_Problem details_
Which lines of the records contain "part"? Collect every one of them.

_Items_
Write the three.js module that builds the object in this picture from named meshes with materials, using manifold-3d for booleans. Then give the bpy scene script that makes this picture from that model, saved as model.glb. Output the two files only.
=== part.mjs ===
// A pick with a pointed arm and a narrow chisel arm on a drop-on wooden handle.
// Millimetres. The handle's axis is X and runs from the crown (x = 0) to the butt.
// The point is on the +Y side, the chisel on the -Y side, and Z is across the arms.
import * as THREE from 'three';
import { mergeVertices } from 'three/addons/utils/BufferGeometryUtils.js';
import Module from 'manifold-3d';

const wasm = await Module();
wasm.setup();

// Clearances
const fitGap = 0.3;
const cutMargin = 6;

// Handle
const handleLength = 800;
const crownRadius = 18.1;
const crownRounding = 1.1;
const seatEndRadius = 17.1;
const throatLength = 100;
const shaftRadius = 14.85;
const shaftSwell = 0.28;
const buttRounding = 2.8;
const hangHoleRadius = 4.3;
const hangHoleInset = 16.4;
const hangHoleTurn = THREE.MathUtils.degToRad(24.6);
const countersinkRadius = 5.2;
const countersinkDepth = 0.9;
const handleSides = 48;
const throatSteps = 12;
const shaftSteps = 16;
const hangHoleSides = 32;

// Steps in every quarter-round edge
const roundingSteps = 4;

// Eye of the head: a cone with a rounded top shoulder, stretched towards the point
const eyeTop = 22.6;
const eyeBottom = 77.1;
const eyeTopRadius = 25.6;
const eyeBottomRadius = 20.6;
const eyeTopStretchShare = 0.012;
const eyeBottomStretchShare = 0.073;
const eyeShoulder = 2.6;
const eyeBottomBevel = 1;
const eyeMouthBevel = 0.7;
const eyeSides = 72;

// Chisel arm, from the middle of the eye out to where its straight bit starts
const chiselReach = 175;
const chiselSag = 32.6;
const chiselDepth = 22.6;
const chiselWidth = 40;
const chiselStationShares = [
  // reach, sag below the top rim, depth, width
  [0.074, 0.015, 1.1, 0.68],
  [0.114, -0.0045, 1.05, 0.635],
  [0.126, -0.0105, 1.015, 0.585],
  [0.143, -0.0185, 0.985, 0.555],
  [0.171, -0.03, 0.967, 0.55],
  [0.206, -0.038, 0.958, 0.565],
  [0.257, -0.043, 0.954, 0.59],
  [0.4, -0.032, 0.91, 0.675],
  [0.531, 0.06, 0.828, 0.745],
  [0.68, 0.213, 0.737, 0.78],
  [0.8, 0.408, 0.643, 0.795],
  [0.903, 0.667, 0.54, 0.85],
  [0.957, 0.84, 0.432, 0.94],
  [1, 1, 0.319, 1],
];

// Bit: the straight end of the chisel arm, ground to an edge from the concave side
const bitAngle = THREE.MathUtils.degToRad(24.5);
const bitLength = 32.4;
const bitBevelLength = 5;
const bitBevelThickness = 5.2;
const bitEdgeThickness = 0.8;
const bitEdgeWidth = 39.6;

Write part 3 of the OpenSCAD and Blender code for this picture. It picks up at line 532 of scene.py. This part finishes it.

_Result of this exercise_
=== part.mjs ===
Write part 3 of the OpenSCAD and Blender code for this picture. It picks up at line 532 of scene.py. This part finishes it.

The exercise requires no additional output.